Breast Self-Examination – Simple Steps

Most breast lumps are discovered by women themselves. Although the majority of lumps are non-cancerous, early detection saves lives. Premenopausal women should examine their breasts the week following menstruation each month when the breast are the least swollen and tender. Women who no longer menstruate can pick one day of each month for self-examination.


While standing in front of a mirror, with your hands on your hips, visually examine your breasts. Look for lumps, changes in size, color, shape or contour. Look for dimples or puckering. Are your nipples normally inverted? If not, look to see if they are pushed in.


Repeat this portion of the examination with your hands behind your head.


Next, press each nipple, checking for discharge.


Lie down with a pillow under your left shoulder and place your left hand under your head. With the fingers of your right hand flattened and together, press the top portion of the left breast. Using circular motions, feel for lumps and thickening. In other words, think of your breast as the face of a clock. With the top of the breast as 12 o’clock, move around the outer portion of the breast clockwise. once you have returned to 12, move the fingers closer to the nipple and repeat. Seventy-five percent of breast cancer occurs under the nipple-areola region or in the upper, outer portion of the breast near the armpit, so make sure you thoroughly examine these areas.

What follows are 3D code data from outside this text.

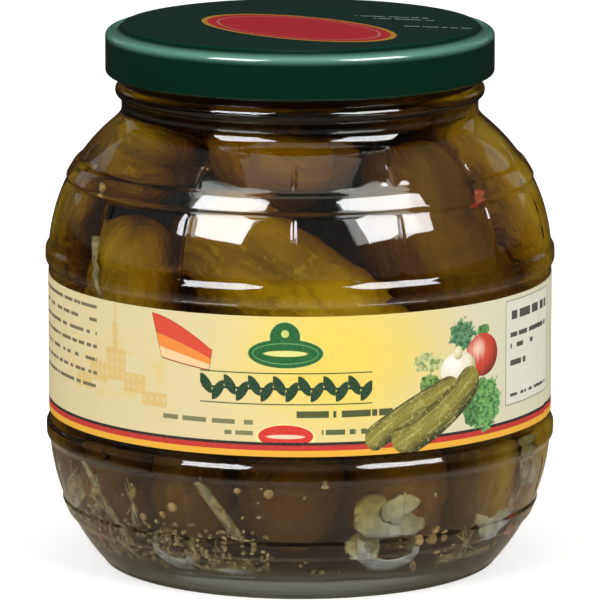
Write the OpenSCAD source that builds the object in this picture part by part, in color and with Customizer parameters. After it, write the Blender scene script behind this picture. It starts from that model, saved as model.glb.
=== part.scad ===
// Jar of gherkins in brine: a barrel-shaped glass with a twist-off lid and a wrap-round label.
// The glass has two bowed ends, raised hoops and bands, and pressed lines like a barrel's staves.
// All sizes are in millimetres. The origin is the centre of the base, +Z is up, and the
// front of the label faces -Y.

/* [Glass body] */
// Outer radius of the glass where the label sits
panel_r = 59.35; // [48:0.05:72]
// Radius of the curve that draws the body in to the base
base_bow = 48; // [40:0.5:58]
// How far that curve draws the radius in at the base
base_draw = 12.55; // [10:0.05:15.5]
// Radius of the curve of the shoulder
shoulder_bow = 41; // [34:0.5:50]
// How far the shoulder draws the radius in to the neck
neck_draw = 17.4; // [14.4:0.05:21]
// Thickness of the glass in the wall
wall = 2.8; // [2.3:0.1:3.6]
// Thickness of the glass above the bearing ring
floor_t = 6.5; // [5:0.1:8]
// Radius of the corner between floor and wall, inside
floor_corner = 7; // [5:0.5:9]

/* [Base] */
// Height of the rounded heel
heel_h = 0.9; // [0.7:0.05:1.2]
// How far the heel turns in before it meets the ground
heel_turn = 2.9; // [2.3:0.1:3.6]
// Width of the flat ring that the jar stands on
ring_w = 3; // [2:0.1:4]
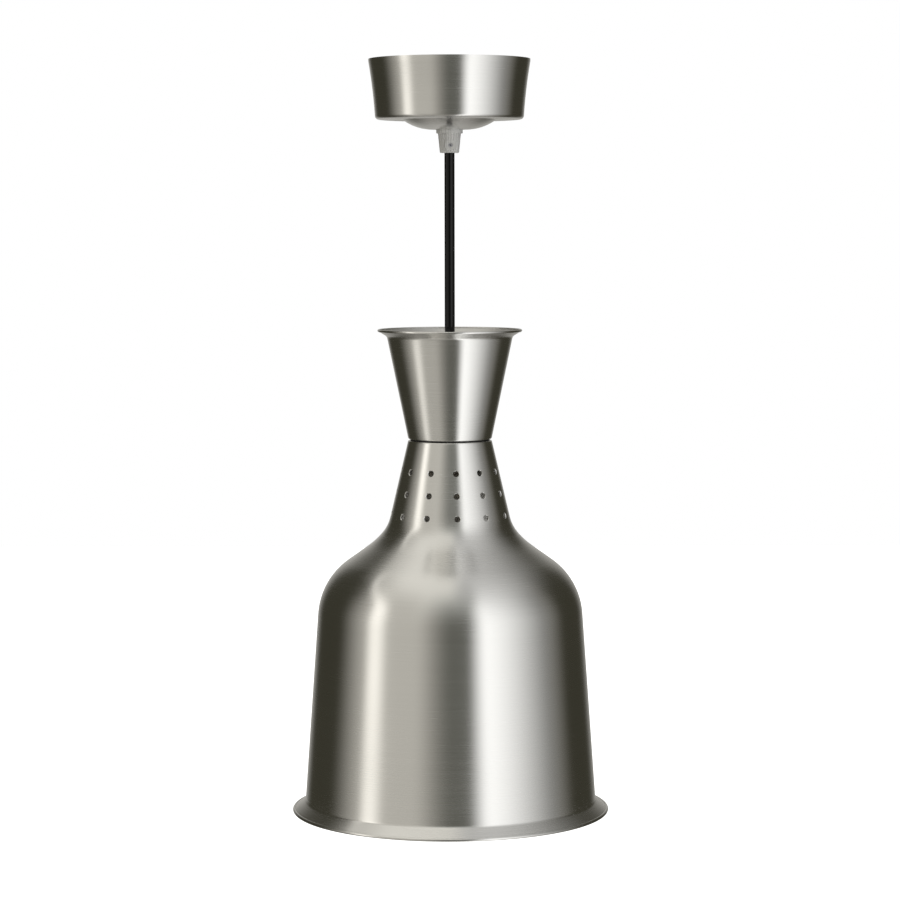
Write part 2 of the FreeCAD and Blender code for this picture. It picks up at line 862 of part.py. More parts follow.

Once you have checked the entire surface of the left breast, move the pillow and examine the right breast with the left hand.


Using the same small, circular motions examine the area adjacent to your breast in the armpit. This area also contains breast tissue. (Note: A breast self-exam can also be performed during a shower or bath.)


If you detect thickening or a lump, contact your doctor immediately. Most lumps are benign, but only a doctor can determine that for sure.

By performing a breast self-exam every month, you will become familiar with how your breasts normally look and feel. This will help make abnormalities easier to detect.